出題校にインタビュー!
中村中学校
2021年05月掲載
中村中学校の社会におけるアドミッション・ポリシーを聞いてみました。
2.知識の定着だけでなく書く力も問う
インタビュー2/3
写真やグラフがカラーで見やすい入試問題
社会科の入試問題はどんなことを大切にされて作問していますか。
富田先生 本校の入試問題は、大問1が地理、大問2が歴史、大問3が公民、そして大問4がこの問題のような論述という構成です。
受験者の基本的な知識の定着度合いはどうしても測りたい。入試検討会では、問題に対して「本当に知らなければいけないのかどうか」をよく議論しています。小学生が押さえておくべきことなのか、違うことを聞いた方がいいのではないかなど、よく吟味しています。
一方で、将来求められる「書く力」についても見ておきたいので、出題は知識問題をやや多めに出して、文章記述問題で書く力も試したいと思っています。
江藤先生 以前は知識問題が多かったですが、世の中で求められる力に応じて変わってきています。
ところで、この問題の写真もそうですが、貴校はグラフなどの図がカラーですね。
富田先生 写真だけでなく図表もカラーにすると見やすくなります。「カラーだと見やすい」ということは中1からよく聞きます。見やすければ取り組みやすくなるのではと思います。
教頭/江藤 健先生
設問の誘導に乗れば正解にたどり着きやすい
資料から読み取って答える問題も目立ちますね。
富田先生 それは意識して出題しています。

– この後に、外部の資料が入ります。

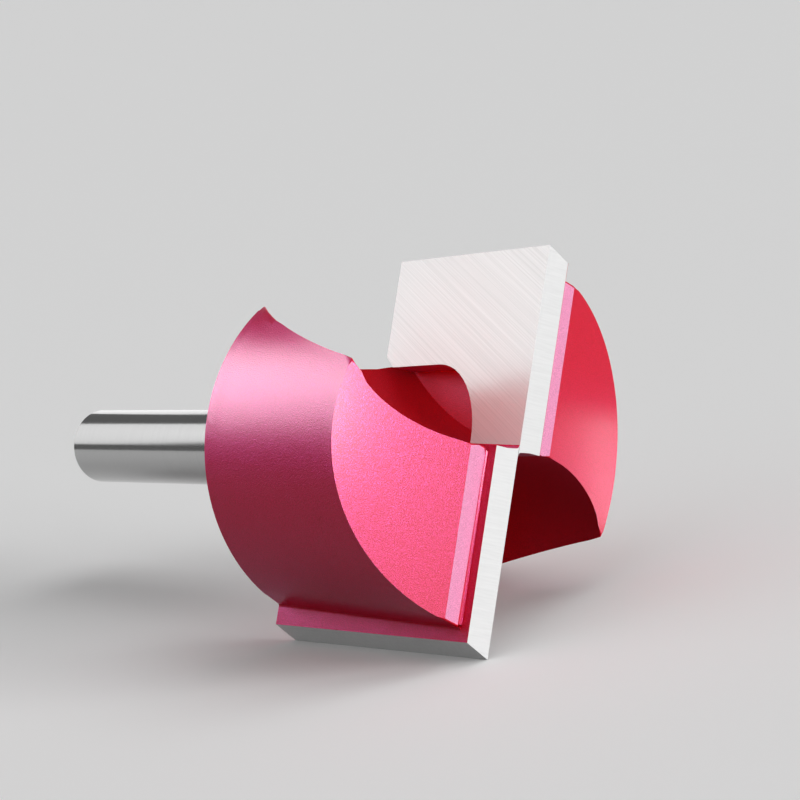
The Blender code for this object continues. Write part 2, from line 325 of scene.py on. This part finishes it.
# Finishes
def grained_coat(name, colour, depth, gloss=1.0):
    """Fine-grained coat with a broad tinted reflection under a clear one; less gloss is duller."""
    coat = bpy.context.scene.router_coat
    made, tree, shader = new_material(name)
    coordinates = add_node(tree, "ShaderNodeTexCoord").outputs["Object"]
    grain = add_node(tree, "ShaderNodeTexNoise", {
        "Vector": coordinates, "Scale": 1.0 / coat.grain, "Detail": 0.0,
    }).outputs["Fac"]
    body, sheen = Vector(colour), Vector(coat.sheen_colour)
    shade(tree, shader, grain, *(body * share for share in GRAIN_SHADES))
    sparkle = [sheen * share for share in SPARKLE_SHADES]
    shade(tree, shader, grain, *sparkle, socket="Specular Tint")
    relieve(tree, shader, grain, coat.grain_height)
    set_inputs(
        shader, Metallic=0.03, Roughness=0.65 - 0.23 * gloss, IOR=1.48,
        Specular_IOR_Level=0.5 * gloss, Coat_Weight=1.0, Coat_Roughness=0.75 - 0.45 * gloss,
        Coat_IOR=1.12 + 0.09 * gloss, Coat_Tint=(*depth, 1.0),
    )
    return made


def bare_steel():
    """Polished shank with faint marks round it."""
    ground = bpy.context.scene.router_ground
    made, tree, shader = new_material("bare_steel")
    marks = add_node(tree, "ShaderNodeTexNoise", {
        "Vector": own_place(tree, BIT, scale=SHANK_STRETCH), "Scale": 1.0, "Detail": 3.0,
    }).outputs["Fac"]
    steel = Vector(ground.steel)
    shade(tree, shader, marks, steel * 0.94, steel)
    relieve(tree, shader, marks, 0.002 * MM, 0.3)
    set_inputs(shader, Metallic=1.0, Roughness=0.14)
    return made


def ground_carbide(name, place, angle, stretch, metal, depth, dark):
    """Ground carbide whose marks run one way over a face of the tip at a place."""
    ground = bpy.context.scene.router_ground
    made, tree, shader = new_material(name)
    lines = own_place(tree, place, scale=stretch, angle=angle)
    marks = add_node(tree, "ShaderNodeTexNoise", {
        "Vector": lines, "Scale": 1.0 / ground.mark_width, "Detail": 3.0, "Roughness": 0.6,
    }).outputs["Fac"]
    carbide = Vector(ground.carbide)
    shade(tree, shader, marks, carbide * dark, carbide)
    relieve(tree, shader, marks, 0.008 * MM, depth)
    set_inputs(shader, Metallic=metal, Roughness=0.2)
    return made


def coated_braze():
    """Braze under a thin coat, darker and purpler than the head as painted shade for the joint line.
    """
    made, tree, shader = new_material("coated_braze")
    coordinates = add_node(tree, "ShaderNodeTexCoord").outputs["Object"]
    flow = add_node(tree, "ShaderNodeTexNoise", {
        "Vector": coordinates, "Scale": 2500.0, "Detail": 2.0,
    }).outputs["Fac"]
    # Painted shade: the braze's dark purple stands in for the shade in the joint line
    shade(tree, shader, flow, (0.30, 0.004, 0.03), (0.42, 0.01, 0.06))
    set_inputs(shader, Metallic=0.3, Roughness=0.35)
    return made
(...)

本校の入試問題の傾向は例年ほぼ変わらないので、そうした問題は過去問で対応してきているように思います。
江藤先生 オープンクエスチョンのようなふりをしながら、資料や設問文で答えを誘導しているので、答えはある程度限られるように作問しています。完全な自由解答ではないので、こちらの誘導にうまく乗っかってくれれば、正解にたどり着きやすいと思います。

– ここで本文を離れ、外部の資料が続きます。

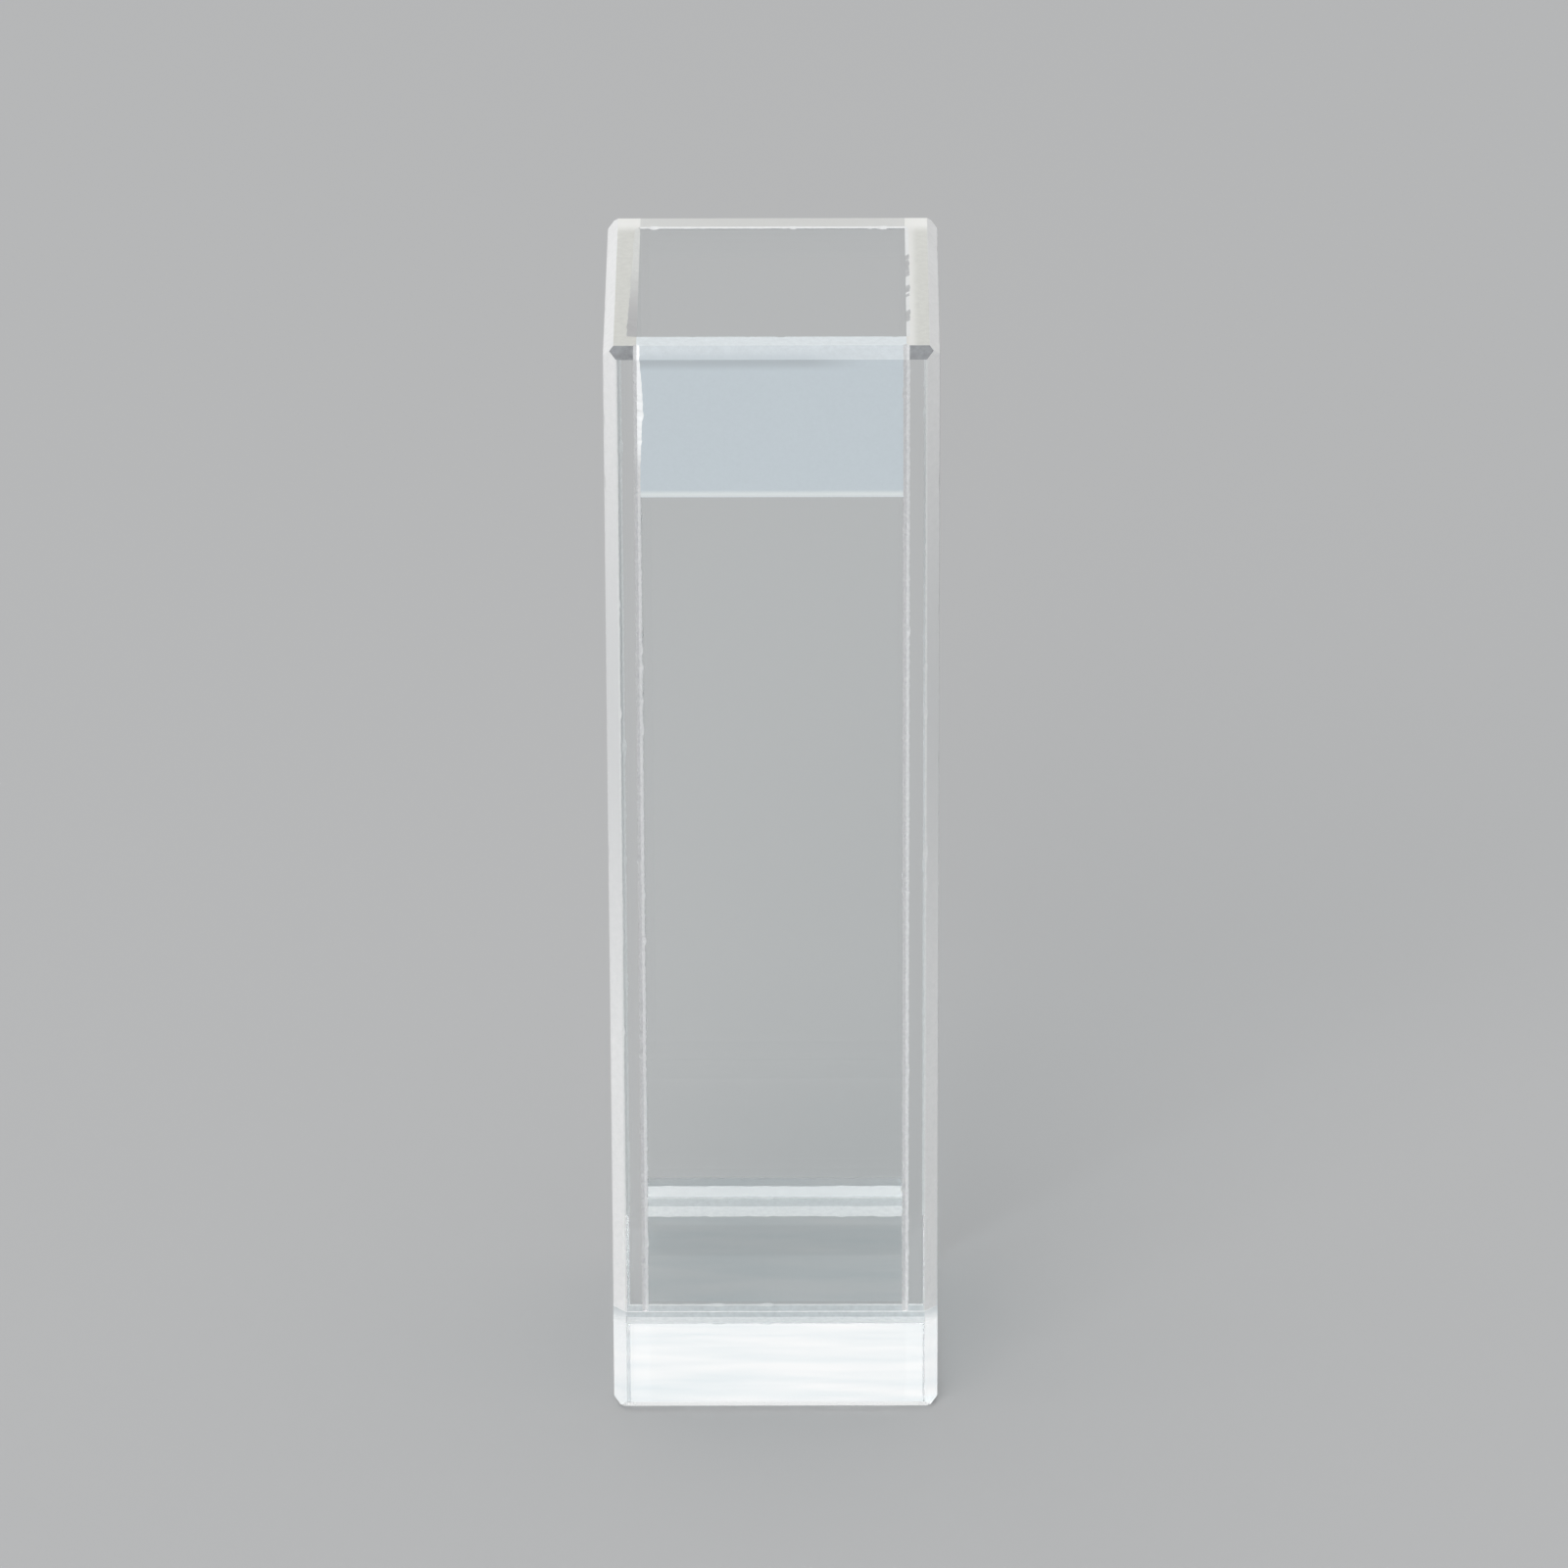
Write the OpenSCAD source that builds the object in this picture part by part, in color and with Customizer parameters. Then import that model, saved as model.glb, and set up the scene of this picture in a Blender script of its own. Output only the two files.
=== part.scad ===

それには設問の意図を読み取る力も必要です。その点はいかがですか。
富田先生 そうした力を試す問題を出題しているので、それなりに対策してきているように思います。的外れな解答はあまりありませんね。
江藤先生 独りよがりな解答もあまり見当たりません。その点は、読み取ったことから素直に解答できていると思います。
設問文の「ひと言」が作問の意図を示していたり、問題を解く手がかりになったりします。その点、貴校の作問の丁寧さを感じます。

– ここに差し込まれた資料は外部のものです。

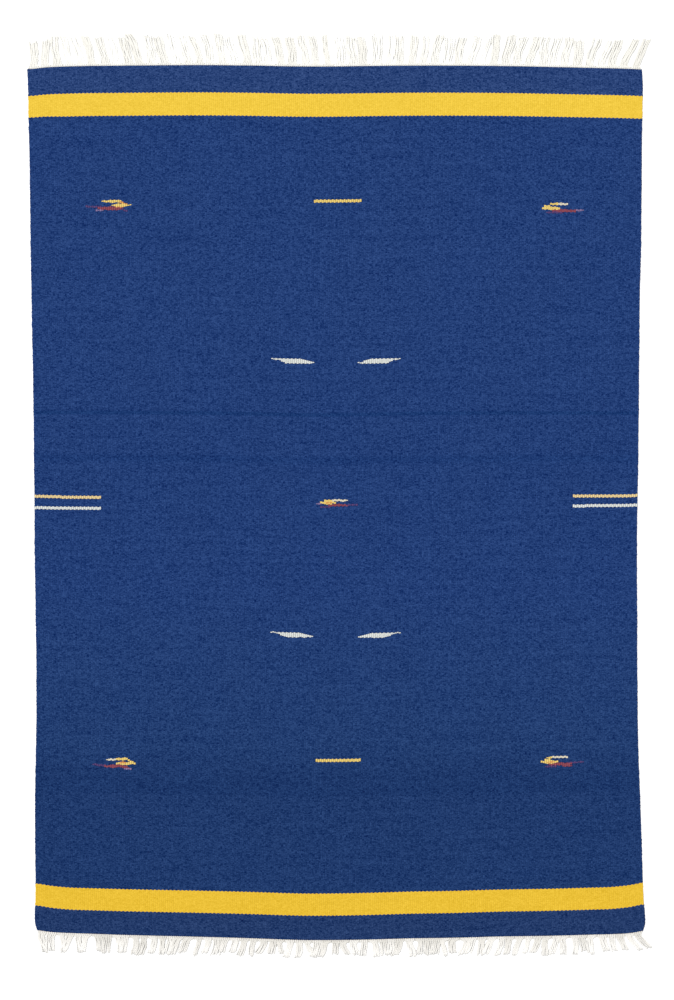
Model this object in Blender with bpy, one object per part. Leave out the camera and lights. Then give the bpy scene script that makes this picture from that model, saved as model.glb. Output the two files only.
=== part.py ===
"""Flat-woven kilim rug: one woven cloth and, at each end, a fringe of its own warp ends.

Lengths are in metres. +Z is up and +Y runs along the warp, towards the head end. The origin is
under the middle of the cloth, on the floor. The cloth's sides aren't straight: it is narrowest
a little below its middle, and its foot end bows outwards.
"""
import math
from typing import NamedTuple

import bmesh
import bpy

CLOTH_THICKNESS = 0.0040
COCKLE_HEIGHT = 0.0003
COCKLE_LENGTH = 0.62
CLOTH_STEPS_ACROSS = 40
CLOTH_STEPS_ALONG = 30
RIM_BEVEL = 0.0012
RIM_ANGLE = math.radians(50)

PIECE_GAP = 0.0005
ROOT_STRIP_WIDTH = 0.0070
ROOT_STRIP_HEIGHT = 0.0034
ROOT_STRIP_INSET = 0.0030

STRAND_ROOT_HEIGHT = 0.0034
STRAND_TIP_HEIGHT = 0.0022
STRAND_TOP_SHARE = 0.55
STRAND_CURVE = 1.3
STRAND_UNEVEN_LENGTH = 0.0030
TUFT_UNEVEN_LEAN = 0.0028


class SideRow(NamedTuple):
    """Where the two long sides lie at one height along the rug."""

    along: float
    left: float
    right: float


class EndRow(NamedTuple):
    """Where the two short ends lie at one place across the rug."""

    across: float
    head: float
    foot: float


class LieRow(NamedTuple):
    """How the fringe lies at one place: its tips' sideways reach and its length, for each end."""

    across: float
    head_lean: float
    head_length: float
    foot_lean: float
    foot_length: float


SIDES = (
    SideRow(along=-0.990, left=-0.6895, right=0.7078),
    SideRow(along=-0.972, left=-0.6942, right=0.7129),
    SideRow(along=-0.953, left=-0.6943, right=0.7122),
    SideRow(along=-0.921, left=-0.6931, right=0.7096),
    SideRow(along=-0.875, left=-0.6930, right=0.7076),
    SideRow(along=-0.806, left=-0.6936, right=0.7055),
    SideRow(along=-0.690, left=-0.6942, right=0.7018),
    SideRow(along=-0.575, left=-0.6920, right=0.6972),
    SideRow(along=-0.460, left=-0.6907, right=0.6954),
    SideRow(along=-0.344, left=-0.6914, right=0.6946),
    SideRow(along=-0.229, left=-0.6932, right=0.6946),
    SideRow(along=-0.113, left=-0.6950, right=0.6938),
    SideRow(along=0.000, left=-0.6953, right=0.6952),
    SideRow(along=0.117, left=-0.6967, right=0.6972),
    SideRow(along=0.233, left=-0.6978, right=0.6983),
    SideRow(along=0.348, left=-0.7000, right=0.6994),
    SideRow(along=0.464, left=-0.7022, right=0.7003),
    SideRow(along=0.579, left=-0.7041, right=0.7033),
    SideRow(along=0.694, left=-0.7055, right=0.7044),
    SideRow(along=0.787, left=-0.7066, right=0.7051),
    SideRow(along=0.856, left=-0.7086, right=0.7058),
    SideRow(along=0.902, left=-0.7091, right=0.7065),
    SideRow(along=0.937, left=-0.7097, right=0.7073),
    SideRow(along=0.967, left=-0.7108, right=0.7074),
    SideRow(along=0.996, left=-0.7122, right=0.7055),
)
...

江藤先生 そうした一文を入れるかどうかは、入試検討会でかなり議論します。その議論が、結構楽しいところでもあります。
中村中学校 教室
書くことに抵抗がない生徒が増えた
江藤先生 この問題のような論述問題を出題するようになったのは、3、4年前からです。書ける子どもが入学しているかどうかはわかりませんが、今は、書くことが苦にならない生徒が多いのは確かです。入学すると事あるごとに書かせますが、感想文でも何でも当たり前のように書いてくれます。
10年前と比べると文章記述問題が増えていますね。
富田先生 インプットだけではいけないと気づいてから書かせるようになりました。生徒を見ていて、将来どんな力が求められるか考えたとき、中学入試の問題も変えなければいけない、アウトプットも必要だと思いました。
江藤先生 社会科に限らず各教科で書く力、表現できる力を測る出題になってきています。
公民の数値の基礎知識は覚えよう
入試時間は社会科と理科合わせて50分ですが、取り組み具合はいかがですか。
江藤先生 試験監督の教員に聞くと、社会科から解いたり理科から解いたり、それぞれだそうです。得意・苦手はあるかと思いますが時間内に取り組めているようです。問題数は多くないので、どちらかが最後まで手がつけられないというのは答案を見ると感じません。
富田先生 理科と社会科でテーマが重複しないように気をつけて作問しています。
昔、「男性目線の作問だ」と指摘されたことがありました。例えば、鉄道など乗り物を扱った問題を出したことがありますが、いかにも男子が好きなテーマです。女子校ですから、女性が興味を持つ事柄を取り上げることも大事にしています。
受験生の答案を見て、分野による得意・苦手など気づくことはありますか。
江藤先生 公民は手が回っていないという印象ですね。
富田先生 公民の基礎問題はどうしても数値を問うことが多くなります。衆議院議員の定数(465人)や任期(4年)などは最低限必要な知識ですが、そこができていないことがあります。必要な知識は押さえるようにしましょう。